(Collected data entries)
----------------------------------------

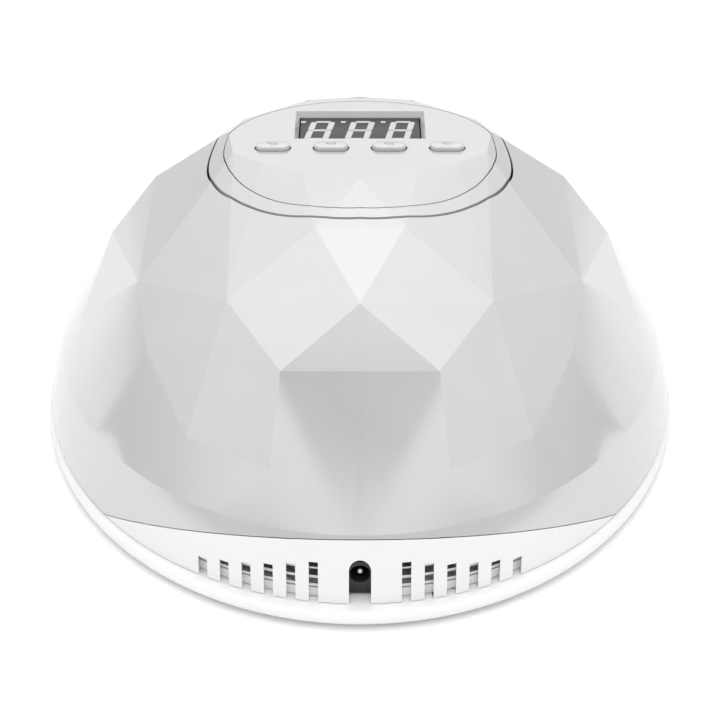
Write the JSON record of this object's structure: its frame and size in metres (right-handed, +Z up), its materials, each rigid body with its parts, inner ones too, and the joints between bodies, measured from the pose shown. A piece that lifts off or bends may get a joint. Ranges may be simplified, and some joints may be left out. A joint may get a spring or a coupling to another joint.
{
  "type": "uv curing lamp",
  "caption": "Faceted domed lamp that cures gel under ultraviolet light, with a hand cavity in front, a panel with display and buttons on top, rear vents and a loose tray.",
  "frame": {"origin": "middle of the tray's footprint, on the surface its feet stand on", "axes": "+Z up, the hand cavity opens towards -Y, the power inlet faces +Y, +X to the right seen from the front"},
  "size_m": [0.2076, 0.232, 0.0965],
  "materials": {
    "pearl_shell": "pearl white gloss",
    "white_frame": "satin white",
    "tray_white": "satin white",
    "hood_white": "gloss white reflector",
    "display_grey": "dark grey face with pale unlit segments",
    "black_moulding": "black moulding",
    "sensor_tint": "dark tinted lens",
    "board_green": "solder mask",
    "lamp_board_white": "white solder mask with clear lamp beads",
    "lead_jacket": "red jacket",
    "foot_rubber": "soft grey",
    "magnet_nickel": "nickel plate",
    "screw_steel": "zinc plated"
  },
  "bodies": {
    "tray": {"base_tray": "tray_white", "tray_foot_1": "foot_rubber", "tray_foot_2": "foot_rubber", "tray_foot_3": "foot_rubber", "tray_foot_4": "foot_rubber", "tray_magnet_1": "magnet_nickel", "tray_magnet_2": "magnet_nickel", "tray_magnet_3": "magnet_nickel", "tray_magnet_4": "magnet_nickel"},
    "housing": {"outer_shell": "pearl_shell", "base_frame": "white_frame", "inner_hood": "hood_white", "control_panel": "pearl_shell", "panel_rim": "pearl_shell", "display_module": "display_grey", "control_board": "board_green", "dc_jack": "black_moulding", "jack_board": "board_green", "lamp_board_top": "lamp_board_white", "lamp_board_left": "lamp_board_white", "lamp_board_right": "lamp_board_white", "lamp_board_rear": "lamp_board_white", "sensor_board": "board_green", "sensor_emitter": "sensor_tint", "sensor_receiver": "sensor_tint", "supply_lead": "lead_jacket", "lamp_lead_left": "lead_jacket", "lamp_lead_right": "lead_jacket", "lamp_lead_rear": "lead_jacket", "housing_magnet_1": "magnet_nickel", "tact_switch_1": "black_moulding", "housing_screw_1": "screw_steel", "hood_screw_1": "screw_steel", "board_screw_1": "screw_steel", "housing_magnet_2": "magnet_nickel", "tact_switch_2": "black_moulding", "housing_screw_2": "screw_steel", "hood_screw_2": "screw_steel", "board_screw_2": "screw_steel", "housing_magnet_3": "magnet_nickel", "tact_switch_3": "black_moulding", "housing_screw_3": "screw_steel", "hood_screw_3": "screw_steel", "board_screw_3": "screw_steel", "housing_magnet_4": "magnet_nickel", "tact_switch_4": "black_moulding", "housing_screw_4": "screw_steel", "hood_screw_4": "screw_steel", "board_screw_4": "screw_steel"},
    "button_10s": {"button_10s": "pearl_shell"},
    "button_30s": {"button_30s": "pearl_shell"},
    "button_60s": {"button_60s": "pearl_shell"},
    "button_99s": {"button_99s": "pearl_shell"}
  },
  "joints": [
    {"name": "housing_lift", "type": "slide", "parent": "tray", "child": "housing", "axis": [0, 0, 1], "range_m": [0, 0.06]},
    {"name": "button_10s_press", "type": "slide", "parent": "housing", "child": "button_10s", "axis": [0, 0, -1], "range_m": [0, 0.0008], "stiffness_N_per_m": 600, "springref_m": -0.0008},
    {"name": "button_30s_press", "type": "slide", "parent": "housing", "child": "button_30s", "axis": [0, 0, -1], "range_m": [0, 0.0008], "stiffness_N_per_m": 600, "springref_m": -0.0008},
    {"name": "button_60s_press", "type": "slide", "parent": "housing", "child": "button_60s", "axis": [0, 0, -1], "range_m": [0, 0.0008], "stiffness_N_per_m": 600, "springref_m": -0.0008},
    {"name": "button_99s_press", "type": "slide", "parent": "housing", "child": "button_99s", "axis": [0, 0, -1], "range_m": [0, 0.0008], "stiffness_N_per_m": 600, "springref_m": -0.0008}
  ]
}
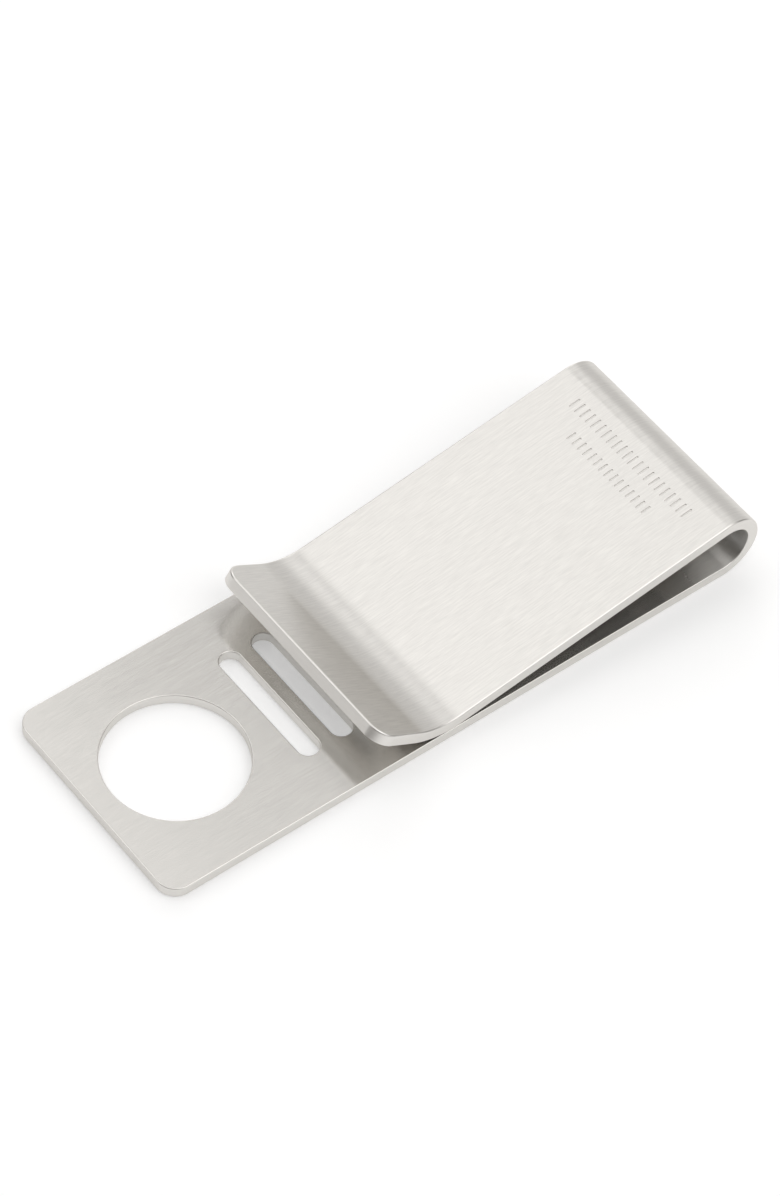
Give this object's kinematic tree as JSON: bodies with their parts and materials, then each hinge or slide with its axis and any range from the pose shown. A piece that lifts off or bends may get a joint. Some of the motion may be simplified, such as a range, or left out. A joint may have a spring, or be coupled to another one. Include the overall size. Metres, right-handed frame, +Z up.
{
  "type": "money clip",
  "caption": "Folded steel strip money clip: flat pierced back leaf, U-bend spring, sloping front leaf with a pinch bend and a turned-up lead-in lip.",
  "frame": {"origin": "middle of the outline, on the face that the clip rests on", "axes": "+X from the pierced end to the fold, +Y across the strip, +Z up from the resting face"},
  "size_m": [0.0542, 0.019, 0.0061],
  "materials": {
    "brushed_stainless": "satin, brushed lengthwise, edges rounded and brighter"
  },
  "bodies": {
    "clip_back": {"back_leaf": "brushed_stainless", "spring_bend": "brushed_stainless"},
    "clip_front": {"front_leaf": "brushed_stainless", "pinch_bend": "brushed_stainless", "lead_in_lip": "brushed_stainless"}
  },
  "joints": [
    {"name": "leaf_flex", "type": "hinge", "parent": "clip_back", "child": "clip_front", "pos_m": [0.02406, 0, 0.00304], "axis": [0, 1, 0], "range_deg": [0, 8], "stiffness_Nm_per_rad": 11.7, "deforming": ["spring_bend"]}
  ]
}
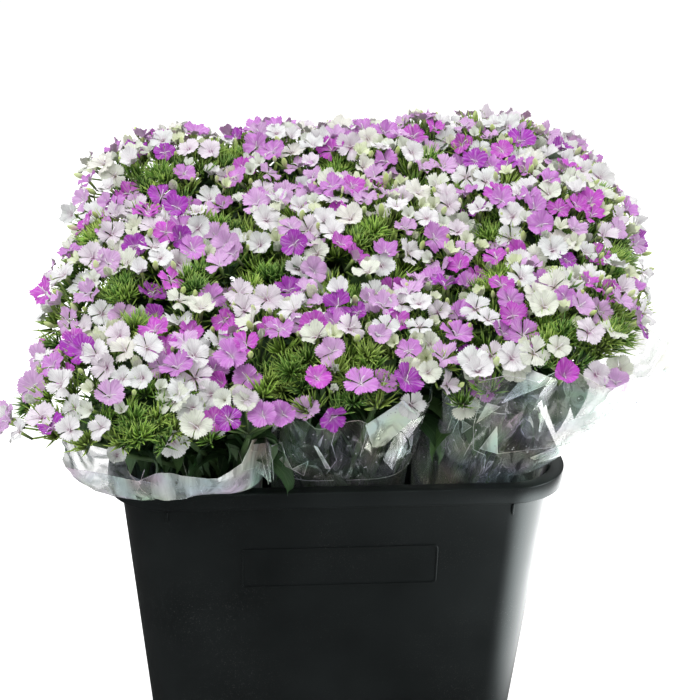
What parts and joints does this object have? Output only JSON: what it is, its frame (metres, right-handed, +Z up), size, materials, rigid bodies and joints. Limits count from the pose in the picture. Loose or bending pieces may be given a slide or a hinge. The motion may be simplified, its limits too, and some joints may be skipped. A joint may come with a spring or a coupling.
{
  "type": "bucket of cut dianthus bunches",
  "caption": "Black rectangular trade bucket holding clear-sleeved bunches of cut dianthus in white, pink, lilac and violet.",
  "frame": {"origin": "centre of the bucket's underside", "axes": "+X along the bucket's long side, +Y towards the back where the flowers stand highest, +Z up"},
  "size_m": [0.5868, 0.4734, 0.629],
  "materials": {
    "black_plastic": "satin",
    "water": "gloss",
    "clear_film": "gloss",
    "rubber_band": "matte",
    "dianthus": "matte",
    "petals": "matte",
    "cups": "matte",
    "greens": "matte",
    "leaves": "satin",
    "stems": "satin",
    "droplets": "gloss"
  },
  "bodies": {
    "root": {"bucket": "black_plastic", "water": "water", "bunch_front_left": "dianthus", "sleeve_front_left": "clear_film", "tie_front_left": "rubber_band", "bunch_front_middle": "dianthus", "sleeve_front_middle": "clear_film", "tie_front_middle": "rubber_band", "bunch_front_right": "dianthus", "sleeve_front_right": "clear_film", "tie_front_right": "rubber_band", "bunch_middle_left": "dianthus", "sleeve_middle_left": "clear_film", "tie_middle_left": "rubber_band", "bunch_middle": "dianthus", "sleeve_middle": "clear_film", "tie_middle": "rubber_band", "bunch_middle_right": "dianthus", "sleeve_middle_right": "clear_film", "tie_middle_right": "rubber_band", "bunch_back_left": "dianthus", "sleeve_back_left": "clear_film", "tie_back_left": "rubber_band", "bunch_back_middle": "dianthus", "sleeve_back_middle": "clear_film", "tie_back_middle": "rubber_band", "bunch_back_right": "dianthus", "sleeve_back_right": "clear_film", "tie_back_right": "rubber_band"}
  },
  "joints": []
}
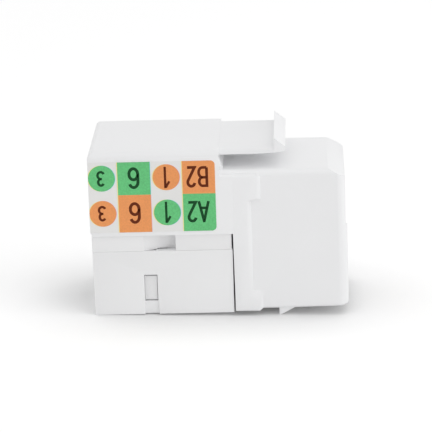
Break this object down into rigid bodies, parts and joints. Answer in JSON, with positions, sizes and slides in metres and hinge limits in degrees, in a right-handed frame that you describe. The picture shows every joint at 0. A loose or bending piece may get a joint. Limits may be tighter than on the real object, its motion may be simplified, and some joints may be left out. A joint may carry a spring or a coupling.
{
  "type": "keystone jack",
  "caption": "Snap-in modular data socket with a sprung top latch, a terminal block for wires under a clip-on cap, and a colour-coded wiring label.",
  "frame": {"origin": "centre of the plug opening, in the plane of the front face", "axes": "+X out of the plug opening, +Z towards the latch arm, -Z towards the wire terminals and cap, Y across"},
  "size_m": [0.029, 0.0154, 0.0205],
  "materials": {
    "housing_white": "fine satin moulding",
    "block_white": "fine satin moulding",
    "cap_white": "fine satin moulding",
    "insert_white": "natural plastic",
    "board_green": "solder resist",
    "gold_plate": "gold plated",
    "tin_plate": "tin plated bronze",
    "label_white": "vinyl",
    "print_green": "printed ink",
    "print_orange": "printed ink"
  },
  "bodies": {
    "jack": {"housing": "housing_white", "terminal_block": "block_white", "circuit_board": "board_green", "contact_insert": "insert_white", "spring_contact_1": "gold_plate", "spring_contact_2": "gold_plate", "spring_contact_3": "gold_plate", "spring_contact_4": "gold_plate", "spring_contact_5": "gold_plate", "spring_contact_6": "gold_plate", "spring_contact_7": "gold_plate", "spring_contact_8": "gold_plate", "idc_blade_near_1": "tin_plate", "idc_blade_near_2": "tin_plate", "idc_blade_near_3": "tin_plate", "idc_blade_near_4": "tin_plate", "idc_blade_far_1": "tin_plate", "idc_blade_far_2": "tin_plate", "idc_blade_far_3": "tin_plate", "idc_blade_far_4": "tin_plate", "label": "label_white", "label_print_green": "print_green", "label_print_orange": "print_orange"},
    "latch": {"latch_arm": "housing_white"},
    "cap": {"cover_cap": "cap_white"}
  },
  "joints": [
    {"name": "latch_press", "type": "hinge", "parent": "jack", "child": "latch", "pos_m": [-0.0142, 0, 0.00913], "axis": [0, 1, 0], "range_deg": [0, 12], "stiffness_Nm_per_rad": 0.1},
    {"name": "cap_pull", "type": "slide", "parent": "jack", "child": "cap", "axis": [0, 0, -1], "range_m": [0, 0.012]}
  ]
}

----------------------------------------

Find each line with the string "handed" and copy it out.

◆ **Task answer**:
Write the JSON record of this object's structure: its frame and size in metres (right-handed, +Z up), its materials, each rigid body with its parts, inner ones too, and the joints between bodies, measured from the pose shown. A piece that lifts off or bends may get a joint. Ranges may be simplified, and some joints may be left out. A joint may get a spring or a coupling to another joint.
Give this object's kinematic tree as JSON: bodies with their parts and materials, then each hinge or slide with its axis and any range from the pose shown. A piece that lifts off or bends may get a joint. Some of the motion may be simplified, such as a range, or left out. A joint may have a spring, or be coupled to another one. Include the overall size. Metres, right-handed frame, +Z up.
What parts and joints does this object have? Output only JSON: what it is, its frame (metres, right-handed, +Z up), size, materials, rigid bodies and joints. Limits count from the pose in the picture. Loose or bending pieces may be given a slide or a hinge. The motion may be simplified, its limits too, and some joints may be skipped. A joint may come with a spring or a coupling.
Break this object down into rigid bodies, parts and joints. Answer in JSON, with positions, sizes and slides in metres and hinge limits in degrees, in a right-handed frame that you describe. The picture shows every joint at 0. A loose or bending piece may get a joint. Limits may be tighter than on the real object, its motion may be simplified, and some joints may be left out. A joint may carry a spring or a coupling.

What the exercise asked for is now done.